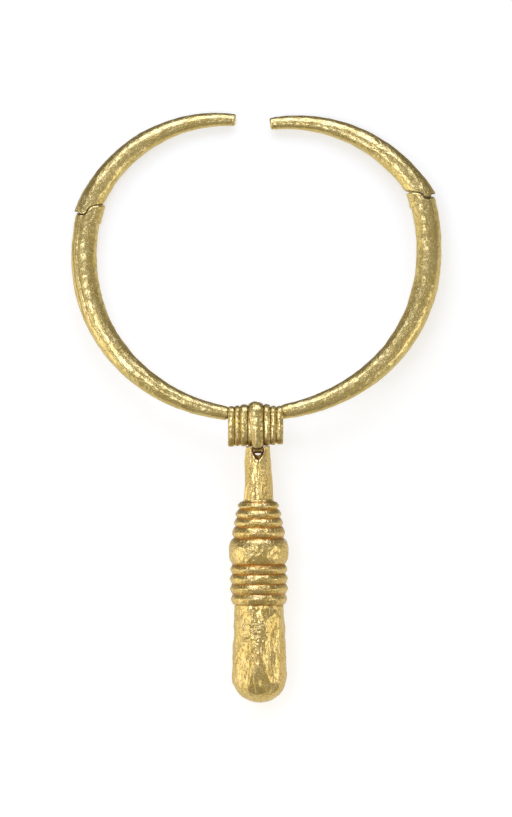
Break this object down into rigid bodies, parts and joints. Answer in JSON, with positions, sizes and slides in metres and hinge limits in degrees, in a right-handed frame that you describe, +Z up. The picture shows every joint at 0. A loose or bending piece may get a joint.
--
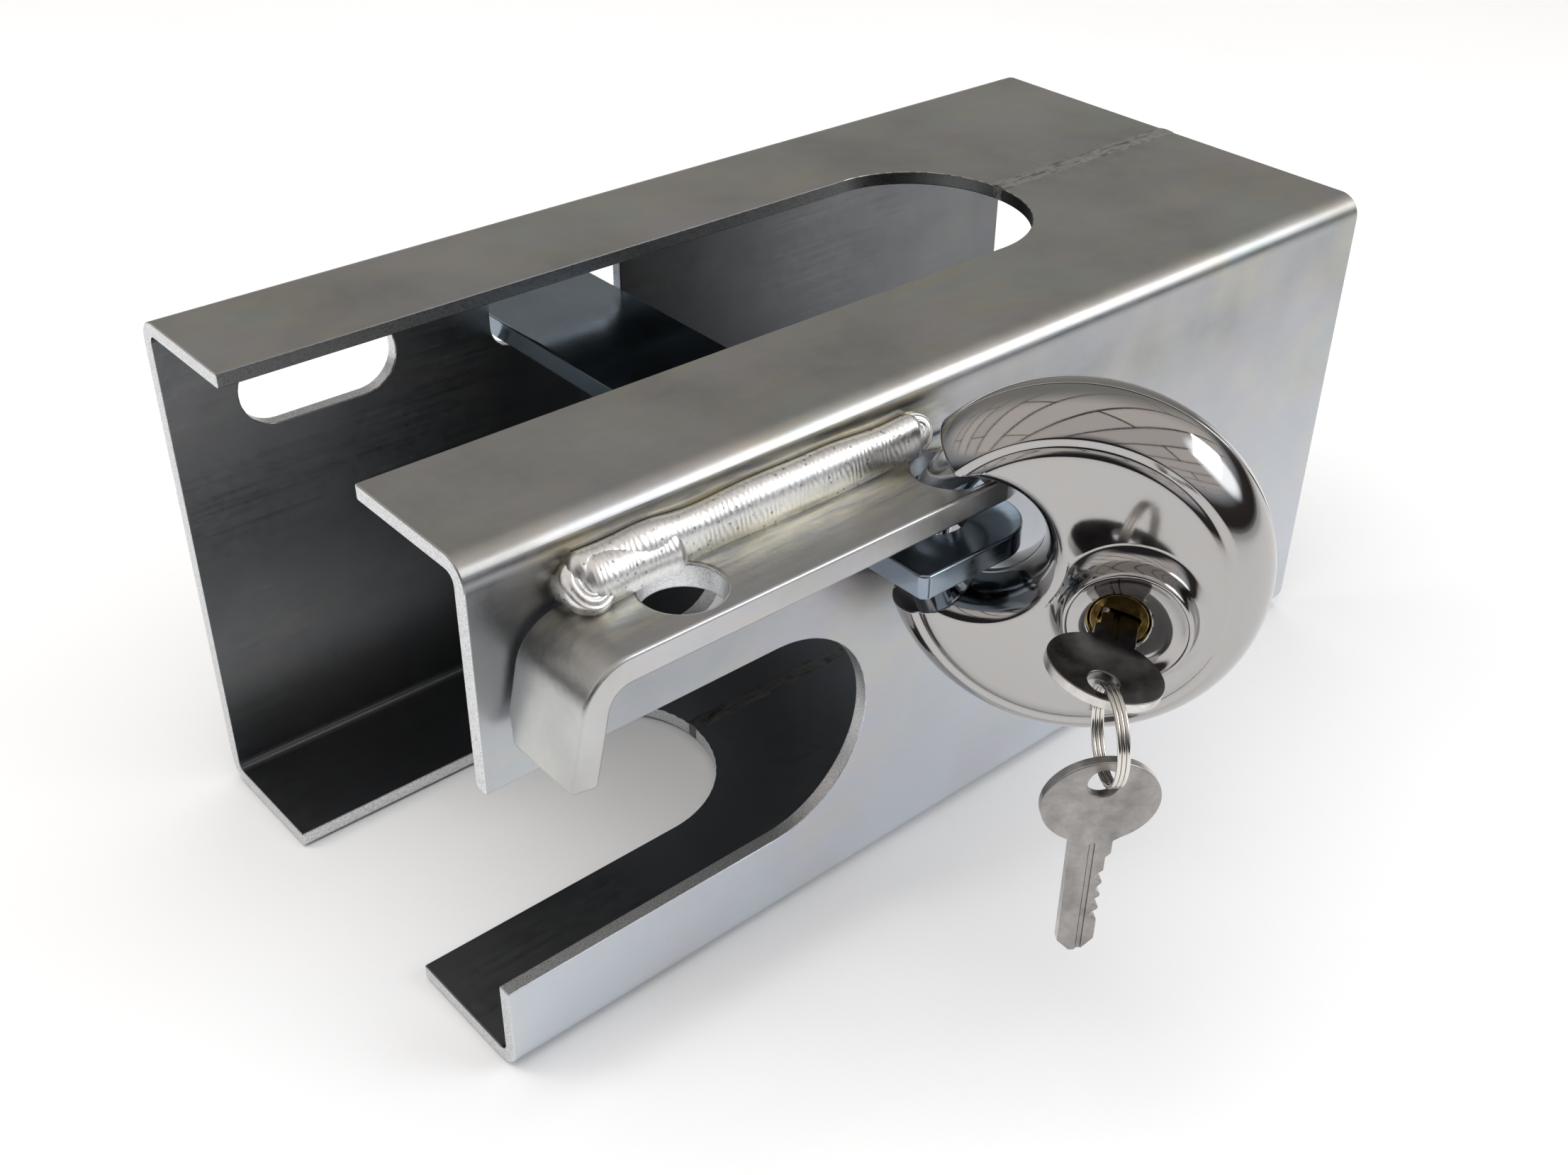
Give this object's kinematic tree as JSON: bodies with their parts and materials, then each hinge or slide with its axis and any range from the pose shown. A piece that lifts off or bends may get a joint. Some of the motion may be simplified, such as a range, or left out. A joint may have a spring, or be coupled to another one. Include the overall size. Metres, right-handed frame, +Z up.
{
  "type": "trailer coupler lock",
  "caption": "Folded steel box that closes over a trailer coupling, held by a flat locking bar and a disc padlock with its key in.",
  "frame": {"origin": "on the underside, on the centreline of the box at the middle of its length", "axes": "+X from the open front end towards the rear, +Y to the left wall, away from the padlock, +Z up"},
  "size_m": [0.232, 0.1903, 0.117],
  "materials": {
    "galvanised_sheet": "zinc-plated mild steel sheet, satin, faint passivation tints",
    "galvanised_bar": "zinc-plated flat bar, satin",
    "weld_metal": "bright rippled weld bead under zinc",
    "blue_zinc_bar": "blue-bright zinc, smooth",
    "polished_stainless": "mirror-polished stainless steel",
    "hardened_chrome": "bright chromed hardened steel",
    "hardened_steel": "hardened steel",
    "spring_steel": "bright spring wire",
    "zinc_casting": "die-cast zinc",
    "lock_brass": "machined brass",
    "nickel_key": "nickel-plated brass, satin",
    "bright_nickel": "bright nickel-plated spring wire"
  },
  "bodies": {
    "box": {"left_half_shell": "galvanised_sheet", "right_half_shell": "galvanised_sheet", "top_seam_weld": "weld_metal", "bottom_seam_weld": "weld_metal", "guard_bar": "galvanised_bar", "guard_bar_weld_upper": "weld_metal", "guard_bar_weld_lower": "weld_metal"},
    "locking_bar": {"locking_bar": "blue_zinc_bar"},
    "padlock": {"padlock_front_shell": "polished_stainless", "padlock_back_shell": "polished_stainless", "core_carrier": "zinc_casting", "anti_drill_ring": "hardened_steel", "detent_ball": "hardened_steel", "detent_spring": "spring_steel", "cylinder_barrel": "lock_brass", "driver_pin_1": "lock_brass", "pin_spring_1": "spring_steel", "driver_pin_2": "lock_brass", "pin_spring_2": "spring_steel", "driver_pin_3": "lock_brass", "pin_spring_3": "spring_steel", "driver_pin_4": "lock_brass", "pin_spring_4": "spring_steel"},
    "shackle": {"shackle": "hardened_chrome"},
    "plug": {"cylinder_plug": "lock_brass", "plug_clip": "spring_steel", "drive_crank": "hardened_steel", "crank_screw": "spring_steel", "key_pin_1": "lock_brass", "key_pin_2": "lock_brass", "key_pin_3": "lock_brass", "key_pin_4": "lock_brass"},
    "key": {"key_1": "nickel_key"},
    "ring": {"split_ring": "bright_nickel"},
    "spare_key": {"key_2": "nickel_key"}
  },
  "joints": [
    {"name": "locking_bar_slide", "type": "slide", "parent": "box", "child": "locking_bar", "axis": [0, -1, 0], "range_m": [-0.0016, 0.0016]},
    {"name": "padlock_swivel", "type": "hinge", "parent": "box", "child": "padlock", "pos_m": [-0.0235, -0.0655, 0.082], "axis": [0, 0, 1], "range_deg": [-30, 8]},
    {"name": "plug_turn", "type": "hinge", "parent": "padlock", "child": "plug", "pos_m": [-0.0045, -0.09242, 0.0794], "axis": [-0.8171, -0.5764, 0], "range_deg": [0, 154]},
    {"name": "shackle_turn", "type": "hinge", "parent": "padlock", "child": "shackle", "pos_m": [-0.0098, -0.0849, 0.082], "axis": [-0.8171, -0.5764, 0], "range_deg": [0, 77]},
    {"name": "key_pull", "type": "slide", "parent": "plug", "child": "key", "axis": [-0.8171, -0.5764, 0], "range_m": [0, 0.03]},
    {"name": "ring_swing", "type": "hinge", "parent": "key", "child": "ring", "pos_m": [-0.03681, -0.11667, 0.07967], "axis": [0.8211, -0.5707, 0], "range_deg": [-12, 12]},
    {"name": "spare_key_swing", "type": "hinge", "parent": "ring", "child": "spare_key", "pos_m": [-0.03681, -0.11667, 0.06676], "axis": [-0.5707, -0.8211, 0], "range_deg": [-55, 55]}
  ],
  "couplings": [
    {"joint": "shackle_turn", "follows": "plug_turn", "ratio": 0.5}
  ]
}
* * *
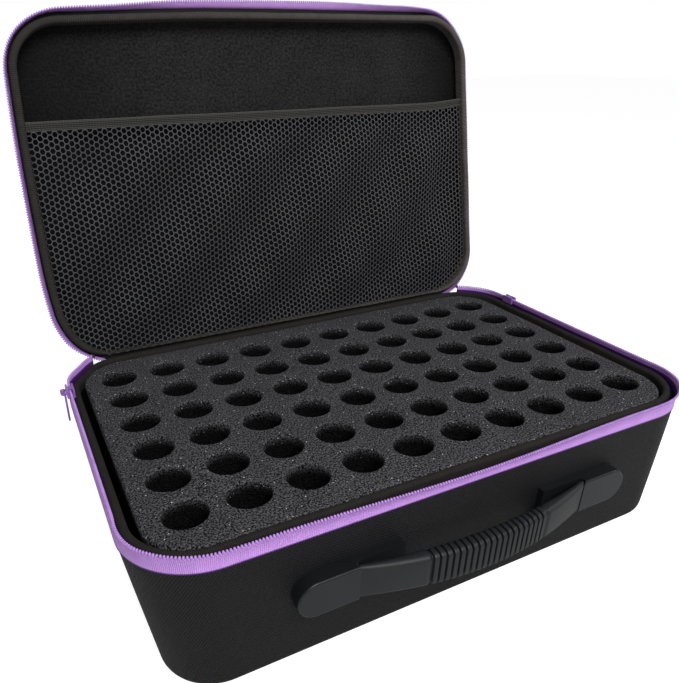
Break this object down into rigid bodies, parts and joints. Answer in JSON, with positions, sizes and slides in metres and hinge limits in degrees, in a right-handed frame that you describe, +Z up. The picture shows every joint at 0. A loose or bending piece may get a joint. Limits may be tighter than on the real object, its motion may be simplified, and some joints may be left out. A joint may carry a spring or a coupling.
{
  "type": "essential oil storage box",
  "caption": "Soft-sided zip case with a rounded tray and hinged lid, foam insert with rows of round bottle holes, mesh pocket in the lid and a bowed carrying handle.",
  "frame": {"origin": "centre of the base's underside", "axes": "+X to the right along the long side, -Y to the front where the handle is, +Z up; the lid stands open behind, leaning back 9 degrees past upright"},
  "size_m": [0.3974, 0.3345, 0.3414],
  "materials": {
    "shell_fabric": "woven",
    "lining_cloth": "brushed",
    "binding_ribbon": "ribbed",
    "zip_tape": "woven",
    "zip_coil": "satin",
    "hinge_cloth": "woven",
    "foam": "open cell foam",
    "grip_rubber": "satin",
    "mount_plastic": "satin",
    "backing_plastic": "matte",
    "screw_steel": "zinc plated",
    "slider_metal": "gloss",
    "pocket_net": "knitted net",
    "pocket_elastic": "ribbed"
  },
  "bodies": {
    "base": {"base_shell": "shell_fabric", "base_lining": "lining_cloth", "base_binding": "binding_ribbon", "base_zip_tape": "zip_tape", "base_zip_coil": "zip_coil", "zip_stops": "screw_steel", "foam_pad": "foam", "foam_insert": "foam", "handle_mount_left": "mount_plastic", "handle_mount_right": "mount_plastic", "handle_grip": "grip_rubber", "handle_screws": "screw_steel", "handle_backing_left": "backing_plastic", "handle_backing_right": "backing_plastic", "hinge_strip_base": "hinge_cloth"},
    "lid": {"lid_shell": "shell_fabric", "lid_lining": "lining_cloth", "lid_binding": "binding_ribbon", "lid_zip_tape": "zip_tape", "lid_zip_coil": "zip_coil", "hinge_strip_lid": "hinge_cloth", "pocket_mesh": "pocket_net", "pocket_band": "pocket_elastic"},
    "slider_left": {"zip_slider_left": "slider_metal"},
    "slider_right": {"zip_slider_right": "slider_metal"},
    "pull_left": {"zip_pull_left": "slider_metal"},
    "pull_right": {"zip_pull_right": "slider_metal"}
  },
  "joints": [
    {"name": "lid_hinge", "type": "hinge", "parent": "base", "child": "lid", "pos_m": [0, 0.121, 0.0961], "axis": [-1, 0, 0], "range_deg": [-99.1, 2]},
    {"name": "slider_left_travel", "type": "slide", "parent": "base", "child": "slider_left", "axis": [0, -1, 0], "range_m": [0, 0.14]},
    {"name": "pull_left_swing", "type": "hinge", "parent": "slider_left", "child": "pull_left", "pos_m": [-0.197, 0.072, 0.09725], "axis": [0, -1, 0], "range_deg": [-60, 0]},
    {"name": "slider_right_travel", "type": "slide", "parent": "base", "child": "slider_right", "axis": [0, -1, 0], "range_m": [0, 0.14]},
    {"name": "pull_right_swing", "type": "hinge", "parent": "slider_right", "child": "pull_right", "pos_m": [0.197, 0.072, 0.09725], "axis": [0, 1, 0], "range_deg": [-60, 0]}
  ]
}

REQUIREMENTS:
Count the lines in which the string "from" appears, then report only that figure.

RESPONSE FOR THIS EXERCISE:
2